E. L. Nobles, 37 years old, 2826 Oak Lane street, proprietor of a mattress factory, went to the Criminal Courts building immediately following the affray and surrendered to District Attorney Shelby S. Cox. In a statement to Mr. Cox, Nobles said he stabbed LeBel “after being knocked down two or three times by LeBel.”
Nobles was charged with murder in a formal complaint filed in Justice F. H. Alexander’s court, after which he was taken before the Dallas County grand jury. Thursday was set by Justice Alexander as the date for preliminary hearing of the case. No bond was sought Tuesday by the Accused man.
and a day later . . .
Dallas Morning News – 16 Aug 1923
Nobles limped when he appeared at the courthouse. He said he was injured several months ago by falling from a house.
In a statement to officers Nobles said that he has been living apart from his wife for some time. He said that LeBel has been in his employ and that he asked LeBel not to converse with his wife He said that he was attempting to avoid meeting him when the affray occurred Tuesday. Nobles said that he found the ice pick on the street Tuesday morning after leaving a bank.
After making his statement to District Attorney Cox, Nobles was taken by Deputy Sheriffs Hall Hood and Walkter Taylor to the office of a physician, where he received treatment for lacerations on his forehead and face.
The body of LeBel was prepared for burial by the Loudermilk-Sparkman Undertaking Company. He is survived by a wife and four sons.
LeBel is survived by his wife and four sons, Andrew LeBel, Charles LeBel, Jesse LeBel and Ernest LeBel, and three brothers, E. E. LeBel of Fort Worth and W. W. LeBel and G. E. LeBel of Los Angeles California, Cal.

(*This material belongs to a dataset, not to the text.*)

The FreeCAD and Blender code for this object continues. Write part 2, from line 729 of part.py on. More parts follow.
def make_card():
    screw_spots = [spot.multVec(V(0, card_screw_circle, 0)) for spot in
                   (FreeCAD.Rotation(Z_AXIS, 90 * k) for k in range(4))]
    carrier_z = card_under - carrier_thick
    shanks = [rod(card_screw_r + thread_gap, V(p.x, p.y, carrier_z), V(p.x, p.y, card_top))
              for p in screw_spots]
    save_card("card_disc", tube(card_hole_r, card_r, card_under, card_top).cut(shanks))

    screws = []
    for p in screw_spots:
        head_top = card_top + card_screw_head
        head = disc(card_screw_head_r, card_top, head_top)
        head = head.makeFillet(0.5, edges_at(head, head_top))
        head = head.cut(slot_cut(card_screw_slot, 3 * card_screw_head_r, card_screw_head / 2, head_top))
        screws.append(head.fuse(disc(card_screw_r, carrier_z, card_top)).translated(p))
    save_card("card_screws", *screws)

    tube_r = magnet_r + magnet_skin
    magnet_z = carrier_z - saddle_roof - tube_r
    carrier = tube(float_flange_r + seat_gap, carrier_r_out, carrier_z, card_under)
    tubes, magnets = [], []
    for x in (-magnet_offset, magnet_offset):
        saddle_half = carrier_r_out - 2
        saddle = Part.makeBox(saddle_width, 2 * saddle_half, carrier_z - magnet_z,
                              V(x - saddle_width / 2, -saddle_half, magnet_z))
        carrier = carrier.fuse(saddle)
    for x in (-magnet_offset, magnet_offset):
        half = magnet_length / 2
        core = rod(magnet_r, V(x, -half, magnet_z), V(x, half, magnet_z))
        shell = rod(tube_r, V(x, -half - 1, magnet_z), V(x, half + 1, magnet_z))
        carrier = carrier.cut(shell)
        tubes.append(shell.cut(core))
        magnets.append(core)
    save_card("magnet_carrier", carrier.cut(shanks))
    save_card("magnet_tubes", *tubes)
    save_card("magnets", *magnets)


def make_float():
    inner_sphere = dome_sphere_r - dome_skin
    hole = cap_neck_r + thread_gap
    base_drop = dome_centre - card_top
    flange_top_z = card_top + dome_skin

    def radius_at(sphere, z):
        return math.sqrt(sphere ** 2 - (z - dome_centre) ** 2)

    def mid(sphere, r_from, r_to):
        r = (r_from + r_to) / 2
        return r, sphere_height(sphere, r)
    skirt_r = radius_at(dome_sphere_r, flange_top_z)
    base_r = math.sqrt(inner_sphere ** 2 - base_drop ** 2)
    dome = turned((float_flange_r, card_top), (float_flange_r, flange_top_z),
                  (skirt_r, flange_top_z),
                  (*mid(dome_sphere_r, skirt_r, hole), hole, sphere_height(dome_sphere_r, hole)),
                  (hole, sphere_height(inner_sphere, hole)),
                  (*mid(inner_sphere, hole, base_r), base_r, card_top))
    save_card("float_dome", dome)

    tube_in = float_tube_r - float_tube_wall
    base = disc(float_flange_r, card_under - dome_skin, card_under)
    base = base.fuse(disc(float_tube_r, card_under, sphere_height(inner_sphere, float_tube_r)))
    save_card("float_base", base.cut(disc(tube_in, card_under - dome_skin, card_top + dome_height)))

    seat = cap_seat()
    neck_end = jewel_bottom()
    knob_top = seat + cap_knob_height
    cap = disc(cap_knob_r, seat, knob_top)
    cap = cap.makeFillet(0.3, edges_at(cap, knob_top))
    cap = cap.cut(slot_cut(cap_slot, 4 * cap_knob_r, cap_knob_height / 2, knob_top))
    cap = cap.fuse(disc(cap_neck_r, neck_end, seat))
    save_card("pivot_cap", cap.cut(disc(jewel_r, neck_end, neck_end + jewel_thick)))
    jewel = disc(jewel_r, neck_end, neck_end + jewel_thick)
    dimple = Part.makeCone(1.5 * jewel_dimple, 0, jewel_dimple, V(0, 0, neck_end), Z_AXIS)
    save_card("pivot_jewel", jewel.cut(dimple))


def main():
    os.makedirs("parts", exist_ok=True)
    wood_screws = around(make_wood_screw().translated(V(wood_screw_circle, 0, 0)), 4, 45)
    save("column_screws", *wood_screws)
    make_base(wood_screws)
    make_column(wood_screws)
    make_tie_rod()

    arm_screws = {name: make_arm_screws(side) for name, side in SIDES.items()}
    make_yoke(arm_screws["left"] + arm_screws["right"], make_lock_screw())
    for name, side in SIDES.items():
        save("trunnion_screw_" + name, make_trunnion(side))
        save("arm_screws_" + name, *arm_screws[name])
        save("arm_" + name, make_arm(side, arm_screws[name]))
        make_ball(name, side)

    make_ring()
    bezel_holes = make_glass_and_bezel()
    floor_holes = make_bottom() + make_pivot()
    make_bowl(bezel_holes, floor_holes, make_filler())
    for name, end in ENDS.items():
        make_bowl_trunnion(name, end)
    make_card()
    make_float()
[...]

Funeral Services will be held Wednesday afternoon at 4 o’clock at the Loudermilk-Sparkman chapel, the Rev. P. O. Salee officiating. Burial will be at Oakland Cemetery.
As an aside, it seems that affray is a legal term. Though I suspect it is being used literarily by the newspaper. I also wonder how much the “converse with his wife” was contemporary euphemism.
For completeness, the 4 brothers:
- Andrew Franklin Lebel (1903-1990)
- Charles Edward Lebel Sr (1904 – 1985)
- Jesse Loran Lebel (1907 – 1994)
- Earnest Arthur Lebel (1910 – 1990)
and 3 brothers:
- Charles Eugene Lebel (1870 – 1934) (not E. E.)
- Edward Carlton Lebel (1877 – 1929) (not G. E.)
- Stanley Cady Lebel (1880 – 1923)
- William Wright Lebel (1882 – )
There were also 2 sisters, not named in the article, who were 9 (Gertrud) and 15 (Florence) in 1900. I can’t find any information about them after that. Don’t know if they pre-deceased him or not.